Deshalb möchte ich die Welt dazu aufrufen, uns beim Bau von Kernkraftwerken
zu unterstützen, die für die Energiesicherheit und den wirtschaftlichen Nutzen
sowie für die Bewältigung des Klimawandels unerläßlich sind.
Afrika ist es einfach leid, im Dunkeln zu tappen. Ich denke, es ist an der
Zeit, daß unsere Staats- und Regierungschefs entschlossene Maßnahmen ergreifen
und dieses Bild umkehren, um Afrika mit Energie zu versorgen, den
wirtschaftlichen Wandel zu beschleunigen und die dringend benötigte
Industrialisierung voranzutreiben, um Arbeitsplätze zu schaffen.

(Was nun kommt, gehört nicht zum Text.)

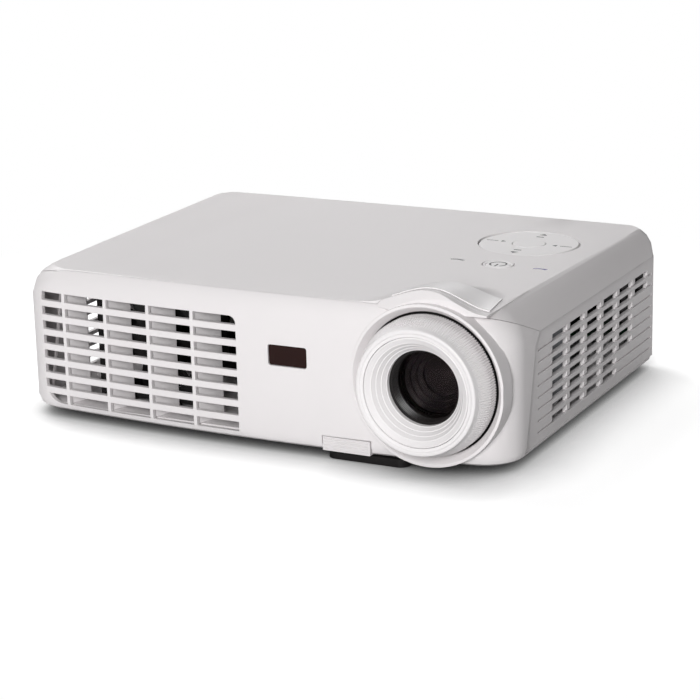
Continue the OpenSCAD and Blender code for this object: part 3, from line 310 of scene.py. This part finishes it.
def plastic(name, colour, roughness, grain=0.5, depth=0.02, clouds=0.03,
            coat=0.0, wear=0.0, edge=0.0, shine=0.5):
    """Moulded plastic: grain, depth and edge radius in mm, the others as shares."""
    material, tree, place = new_material(name)
    cloud = noise(tree, place, scale=28.0, detail=4.0, roughness=0.6)
    darker = [channel * (1 - clouds) for channel in colour]
    tint = mixed(tree, cloud, (*darker, 1), (*colour, 1))
    if wear > 0:
        tint = rubbed_edges(tree, tint, colour, wear)

    drift = ranged(
        tree, cloud, To_Min=roughness * (1 - PLASTIC_DRIFT), To_Max=roughness * (1 + PLASTIC_DRIFT),
    )
    corner = None
    if edge > 0:
        corner = add_node(tree, "ShaderNodeBevel", {"Radius": edge * MM}, samples=6).outputs["Normal"]
    tool_grain = noise(tree, place, scale=1 / (grain * MM), detail=2.0)
    set_surface(tree, add_node(tree, "ShaderNodeBsdfPrincipled", {
        "Base Color": tint,
        "Roughness": drift,
        "Normal": bumped(tree, tool_grain, strength=0.35, depth=depth * MM, normal=corner),
        "Specular IOR Level": shine,
        "Coat Weight": coat,
        "Coat Roughness": 0.12,
    }))
    return material


# %% [markdown]
# ## Metal and glass
#
# Metal gets fine marks from a noise. It is squeezed along an axis where the
# metal is brushed or drawn, and even where it is cast. The lens glass is clear
# with a coloured sheen. Its refraction is set far below real glass, because the
# coating on a real lens cuts the reflection in the same way, and dark cells
# behind it give the depth. A dust pattern roughens it here and there. Plain
# black discs would be quicker, but they stay flat when the part is turned.

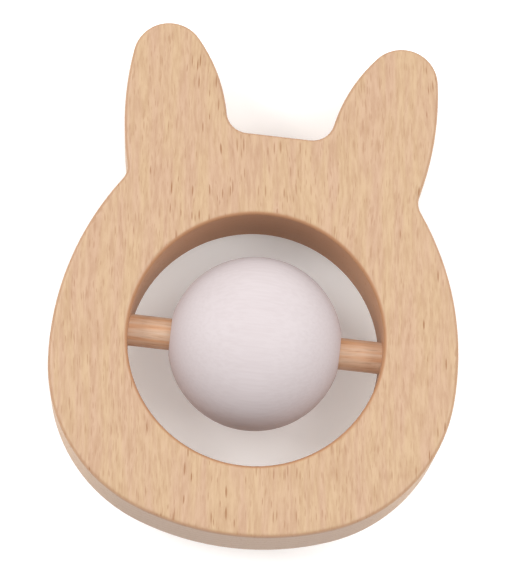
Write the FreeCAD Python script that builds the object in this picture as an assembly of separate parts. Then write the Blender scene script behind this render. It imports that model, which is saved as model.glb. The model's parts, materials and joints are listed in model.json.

Bei der Agenda 2063 der Afrikanischen Union geht es darum, Afrika in das
globale Kraftzentrum der Zukunft zu verwandeln. Ohne das Energiedefizit zu
beheben, sind daher weder Wirtschaftswachstum noch nachhaltige Entwicklung und
die Verbesserung des Wohlergehens der Bürger möglich. Und ich glaube, daß der
Bau von Kernkraftwerken in vielen Teilen Afrikas der wirksamste Weg zur Lösung
des Energiemangels sein wird.
Nur so kann der Kontinent sein Ziel erreichen, „ein wohlhabendes Afrika auf
der Grundlage von integrativem Wachstum und nachhaltiger Entwicklung“ zu werden
– das Afrika, das wir wollen.
Ich danke Ihnen, daß Sie sich die Zeit genommen haben, und es war mir eine
große Ehre, diese Rede zu halten. Ich wünsche Ihnen einen schönen Tag.